La semana discurre lenta, como los pasos que estos días transitan las calles de muchas ciudades. La semana discurre entre aguas y vientos fríos. La promesa de disfrutar de unos días de vacaciones al sol, paseos por la playa y terraceo, se desvanece. Es primavera, pero el refrán ha hecho sus honores y “en abril, aguas mil”. Toca aceptar.
De aceptar, va una conversación que mantuve con el equipo, en ese ritmo tranquilo que nos ha permitido la agenda esta semana.
A veces insistimos. Insistimos incluso cuando ya sabemos, muy dentro, que la puerta que habíamos escogido no se va a abrir. Que por más que toquemos, empujemos o esperemos, del otro lado no hay nadie, o no hay lo que esperábamos. Pero nos empeñamos. Porque nos educaron en la idea de que rendirse es fracasar. Y aceptar, nos dijeron, era eso: rendirse.
Durante mucho tiempo yo también lo creí. Pensaba que aceptar era claudicar. Que quien acepta es quien ya no lucha. Pero no. Con el tiempo —y con alguna que otra experiencia en la piel— he aprendido que aceptar es otra cosa. Es una forma de cambio. Es el gesto más silencioso, pero también el más valiente. Porque aceptar, en realidad, es cambiar de estrategia cuando la puerta está cerrada.
Aceptar es mirar la situación con honestidad y decidir que no voy a seguir empeñándome -bonita palabra, ¿empeñar a cambio de qué? ¿unas cuantas monedas? -. No porque no me importe, no porque no lo hubiese intentado, sino porque entiendo que no todo depende de una. Que a veces, por mucho que duela, toca soltar. Soltar lo que no es. ¡Gran lección!

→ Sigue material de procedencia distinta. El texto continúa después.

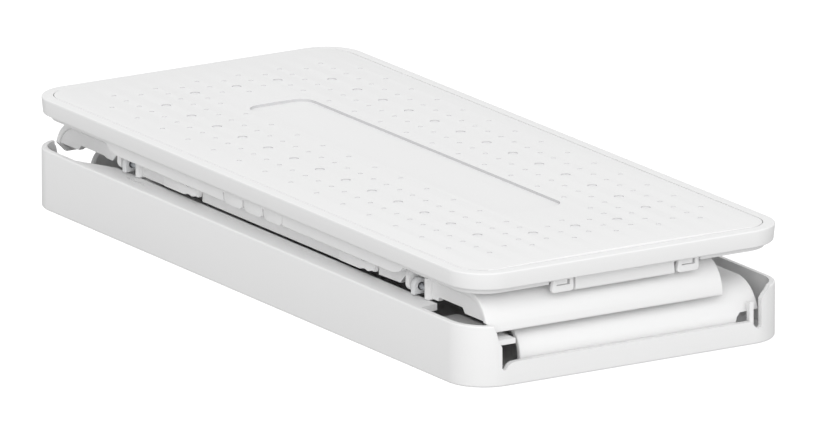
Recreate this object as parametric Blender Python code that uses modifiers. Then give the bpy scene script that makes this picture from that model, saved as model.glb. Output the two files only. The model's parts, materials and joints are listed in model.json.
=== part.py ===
"""Folding lidded tray: a low base, two end-curled side walls folded flat inside it and a lift-off cover.

Units in the constants are millimetres. X runs along the length, Y across it and Z up. The origin is the
centre of the footprint, at the height of the surface that the tray stands on. "Front" is the -Y side.
"""
import math

import bmesh
import bpy
from mathutils import Matrix, Vector

MM = 0.001

# Overall size
LENGTH = 260.0
WIDTH = 115.0
RIM_TOP = 35.6
CORNER = 13.0
CORNER_STEPS = 7
GAP = 0.3

HALF_L = LENGTH / 2
HALF_W = WIDTH / 2
FRONT = -HALF_W

# Base
WALL = 1.8
FLOOR = 2.0
FRONT_TOP = 19.2
REAR_TOP = 17.1
LIP_TOP = 7.3
SLOT_FOOT = 4.9
LEDGE_DEPTH = 8.3
LEDGE_THICK = 2.2
LEDGE_LEFT = (-89.0, 14.0)
LEDGE_RIGHT = (98.0, 1.5)
FOOT_RADIUS = 5.0
FOOT_HEIGHT = 0.6
FOOT_INSET = 18.0

# Folding side walls
SHELL = 2.0
UPPER_TOP = 27.3
UPPER_FOOT = 16.0
UPPER_END = 3.7
UPPER_FROM = 8.3
UPPER_TO = 92.8
LOWER_TOP = 18.0
LOWER_FOOT = 5.5
LOWER_END = 4.0
LOWER_RADIUS = 12.0
LOWER_FROM = 20.3
LOWER_TO = 106.0
WEB = 1.8
WEB_END_FOOT = 19.3
# Lower edge of the upper wall's web, left to right: low in the middle, raised near both ends
WEB_EDGE = [(-112.8, 19.3), (-111.4, 21.0), (-97.4, 21.0), (-96.0, 20.5), (-92.0, 20.5), (-74.0, 19.6),
            (42.0, 19.6), (76.0, 20.4), (81.0, 19.6), (97.6, 19.6), (98.2, 20.9), (111.4, 20.9),
            (112.8, 19.3)]

# Hinges of the side walls
UPPER_HINGES = {"left": -82.0, "right": 86.5}
LOWER_HINGES = {"left": -83.6, "right": 83.6}
UPPER_PIVOT = (FRONT + 9.2, 22.0)
LOWER_PIVOT = (FRONT + 105.0, 12.8)
PIN_RADIUS = 1.0
BORE_RADIUS = 1.3
PIN_LENGTH = 11.0
EAR_THICK = 2.2
UPPER_EAR_RADIUS = 2.5
LOWER_EAR_RADIUS = 2.7
LUG_RADIUS = 2.3
LUG_THICK = 2.2
LUG_GAP = 1.0
WINDOW_ROOM = 1.6
# The upper wall's right-hand lugs are posts on the far side of a wider gap; its windows slope on the left
POST_FROM = 4.8
POST_TO = 7.8
PIN_SHIFT = 0.7
SLOPE_FROM = 10.4
SLOPE_TO = 5.6

# Cover
RIM_FOOT = 30.2
RIM_FACE = 3.7
RIM_SHELF = 9.0
SHELF_TOP = 32.2
PANEL_TOP = 36.3
PANEL_CROWN = 0.7
PANEL_STRIPS = 12
RECESS_LENGTH = 150.6
RECESS_WIDTH = 22.8
RECESS_FLOOR = 35.4
RECESS_CORNER = 5.0
SKIRT_INSET = 3.1
SKIRT_END_INSET = 3.5
SKIRT_THICK = 1.9
SKIRT_TOP = RIM_FOOT - GAP
SKIRT_FOOT = 25.3
SKIRT_END_FOOT = 28.4
# Rounded ends of the deep part of the skirt along the long sides
SKIRT_TURN = [(75.5, 25.3), (80.0, 25.6), (83.5, 26.4), (85.5, 27.4), (86.3, 28.4)]
FLANGE_THICK = 1.5
FLANGE_INSET = 10.0
SLIT_PITCH = 11.6
SLIT_WIDTH = 0.8
HOOK_Y = 22.4
HOOK_WIDTH = 7.7
HOOK_FOOT = 25.4
HOOK_NOTCH = 10.5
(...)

Eso no significa renunciar a mis deseos, a mi forma de observar el mundo, sino quizás cambiar el camino para llegar a ellos. Respetar a las personas como son y no como queremos que sean. Redibujar el mapa. Probar otra llave. Buscar otra puerta.
Aceptar no es abandonar el sueño, es dejar de forzarlo.
Cuesta, no nos engañemos. Aceptar tiene algo de duelo. Implica despedirse de una idea, de una expectativa, de una versión de lo que creíamos que iba a ser. Y los duelos son enemigos de las prisas. Requieren pausa, tiempo, ternura. Requieren que nos dejemos sentir. Que miremos el cierre sin rabia, sin dramatismos, sin culpa.
Aceptar también implica confiar. Entender que lo que no fue, tal vez no tenía que ser, o no tenía que ser así. Confiar en que la vida no se detiene cuando una puerta no se abre. Que hay más caminos, más opciones, más posibilidades. Pero para verlas, primero hay que dejar de mirar fijamente esa puerta cerrada.
Aceptar nos regala claridad. Nos devuelve la energía que teníamos atrapada en la obstinación. Nos permite respirar. Y, poco a poco, mirar alrededor. Porque, muchas veces, cuando dejamos de insistir, nos damos cuenta de que la puerta que tanto queríamos no era la única. Ni siquiera, a veces, la que más nos convenía. Quizás no se trata tanto de abrir la puerta correcta, sino de aprender a construir nuestra propia entrada. Y eso solo lo podemos hacer desde la aceptación.
Aceptar no es un acto de resignación. Es, muchas veces, el primer paso hacia la libertad.
En ese gesto silencioso de soltar, se abre algo nuevo. No siempre de inmediato. A veces hace falta esperar, transitar el vacío, reorganizar el alma. Pero llega. Llega otra puerta. Otra posibilidad. Otro camino que no habríamos visto si no nos hubiéramos detenido antes.
Aceptar, entonces, es también una forma de empezar. Una forma de decir: esto no, pero yo sigo. Esto no, pero yo me elijo. Esto no, pero hay vida más allá. Cambio de estrategia.
Que nadie se asuste, no es momento de renuncias, simplemente comparto una reflexión que surgió en voz alta, una conversación de las muchas e interesantes que surgen en nuestras pausas laborales.
Como comentó en una entrevista Michael J. Fox: “La aceptación es liberadora, porque una vez que aceptas una situación, puedes encontrar la manera de superarla”.